Until now, it was thought that SIV infection in chimps did not result in disease. However, after following 94 wild chimps in Gombe Stream National Park in Tanzania for nine years, Beatrice Hahn, of the University of Alabama at Birmingham, and colleagues have shown that SIVcpz, the virus that jumped from chimps to humans as HIV-1, can and does cause an AIDS-like illness.

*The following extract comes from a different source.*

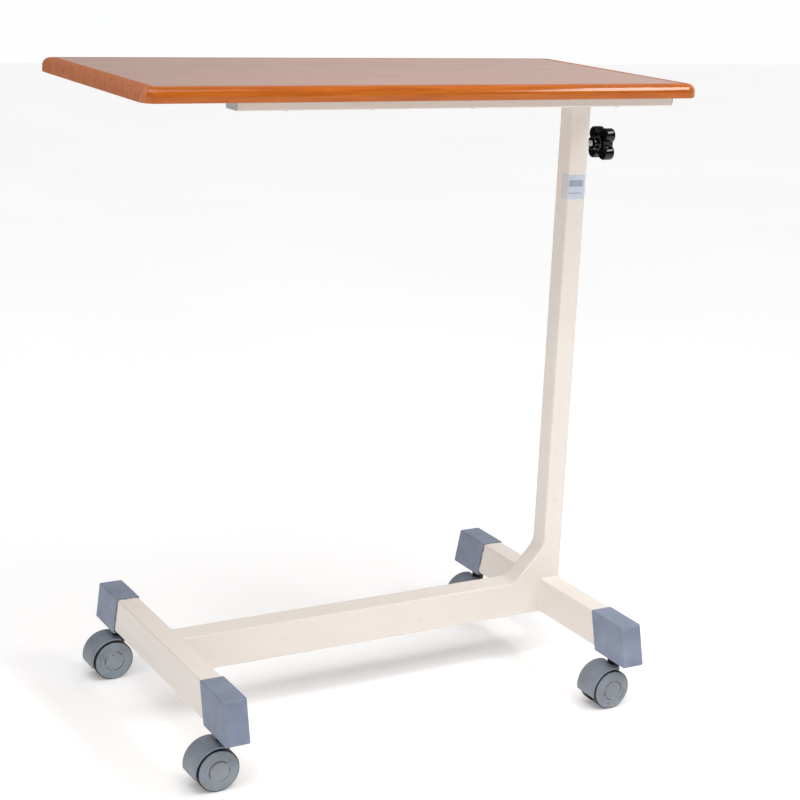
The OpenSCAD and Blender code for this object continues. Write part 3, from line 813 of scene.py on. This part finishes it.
# A wheel's moulded centre: hub and rim inside, the domed face outside
def wheelMesh():
    w = wheelLook
    radii = [w["disc"] - i * 0.62 * mm for i in range(1, 43)]
    inner = [(w["bore"], w["in"]), (w["hub"], w["in"]), (w["hub"], w["web"]), (w["rimIn"], w["web"]),
             (w["rimIn"], w["in"]), (w["rimOut"], w["in"]), (w["rimOut"], w["tyreEdge"]),
             (w["disc"] - 0.5 * mm, w["tyreEdge"]), (w["disc"], w["tyreEdge"] + 0.4 * mm),
             (w["disc"], w["face"] - 0.6 * mm), (w["disc"] - 0.25 * mm, w["face"] - 0.1 * mm)]
    back = w["web"] + 1.3 * mm

    def outlineAt(turn):
        angle = math.degrees(turn)
        face = [(r, faceHeight(r, angle)) for r in radii if r > 0.3 * mm]
        return inner + face + [(0, faceHeight(0, angle)), (0, back), (w["bore"], back)]

    return latheBy(outlineAt, 120)


def tyreMesh():
    w = wheelLook
    low, high, out, soft = w["in"], w["tyreEdge"], w["tyre"], 1.3 * mm
    outline = [(w["rimOut"], low)] + arcPoints((out - soft, low + soft), soft, -90, 0, 5)
    for place in (0.3, 0.5, 0.7):             # fine grooves run round the tread
        middle = low + (high - low) * place
        outline += [(out, middle - 0.3 * mm), (out - 0.3 * mm, middle - 0.1 * mm),
                    (out - 0.3 * mm, middle + 0.1 * mm), (out, middle + 0.3 * mm)]
    outline += arcPoints((out - soft, high - soft), soft, 0, 90, 5) + [(w["rimOut"], high)]
    return lathe(outline, 96)


def wheelPieces(corner, which, axle):
    outward = (-1 if "front" in corner else 1) * (1 if which == "outer" else -1)
    place = Matrix.Translation(axle) @ Matrix.Rotation(-outward * math.pi / 2, 4, "X")
    spin = Matrix.Rotation(math.radians(wheelLook["spin"][corner]), 4, "Z")
    label, body = which + "_" + corner, which + "_wheel_" + corner
    disc = meshPiece("wheelCentre_" + label, *turned(wheelMesh(), place @ spin))
    finishPiece(disc, body, "disc", ["wheel_" + label], sharpAngle=40)
    tyre = meshPiece("tread_" + label, *turned(tyreMesh(), place))
    finishPiece(tyre, body, "tyre", ["tyre_" + label], sharpAngle=40)


for corner in corners:
    axle = sum(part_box("axle_" + corner), Vector()) / 2
    stem = sum(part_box("stem_" + corner), Vector()) / 2
    hoodPiece(corner, axle, stem)
    for which in ("outer", "inner"):
        wheelPieces(corner, which, axle)
print("castors made")


railLook = {"corner": 1.8 * mm, "wall": 1.2 * mm}
crossWidth = 25 * mm
tubeOver("innerColumn", "inner_column", 2, "lifting_top", corner=2.2 * mm)
tubeOver("frontRail", "front_rail", 0, "lifting_top", **railLook)
tubeOver("backRail", "back_rail", 0, "lifting_top", **railLook)
tubeOver("leftCrossRail", "left_cross_rail", 1, "lifting_top", **railLook)


# The two cross rails over the column are one CAD node
def columnCrossRails():
    low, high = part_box("column_cross_rails")
    for name, x in (("Left", low[0]), ("Right", high[0] - crossWidth)):
        ends = Vector((x, low[1], low[2])), Vector((x + crossWidth, high[1], high[2]))
        piece = tubeIn("columnCrossRail" + name, *ends, 1, railLook["wall"], railLook["corner"], "paint")
        finishPiece(piece, "lifting_top", "paint", ["column_cross_rails"])


columnCrossRails()


bushLook = {"hole": 25.6 * mm, "flange": 31 * mm, "skirt": 27 * mm, "flangeTall": 3 * mm,
            "flangeCorner": 2.8 * mm, "skirtCorner": 1.2 * mm, "bevel": 0.5 * mm}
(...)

Over the 9 years of the study, SIVcpz infection caused an increased risk of mortality. "Up to 41 per cent in adults and 100 per cent in infants, and lower birth rates," says Hahn, "but we need longer-term follow-up to determine what proportion of infected animals develop an AIDS-like illness."

Unique opportunity
Hahn suspects that compared to HIV-infected humans, a greater proportion of SIV-infected chimps do not go on to develop fatal disease. "But this is not simple to test because chimpanzees don't just walk into clinics and give you a blood sample."

However, Hahn hopes that future research into animals which have long-term infection without developing an AIDS-like illness will yield insights that will enable us to better tackle HIV infection.

Unique Opportunity
The team believes that these findings provide a unique opportunity to compare the disease-causing mechanisms of two closely related viruses – SIVcpz and HIV-1 – in two closely related species. Such work has also already yielded information on mortality rates, prevalence and routes of spread of HIV and SIV.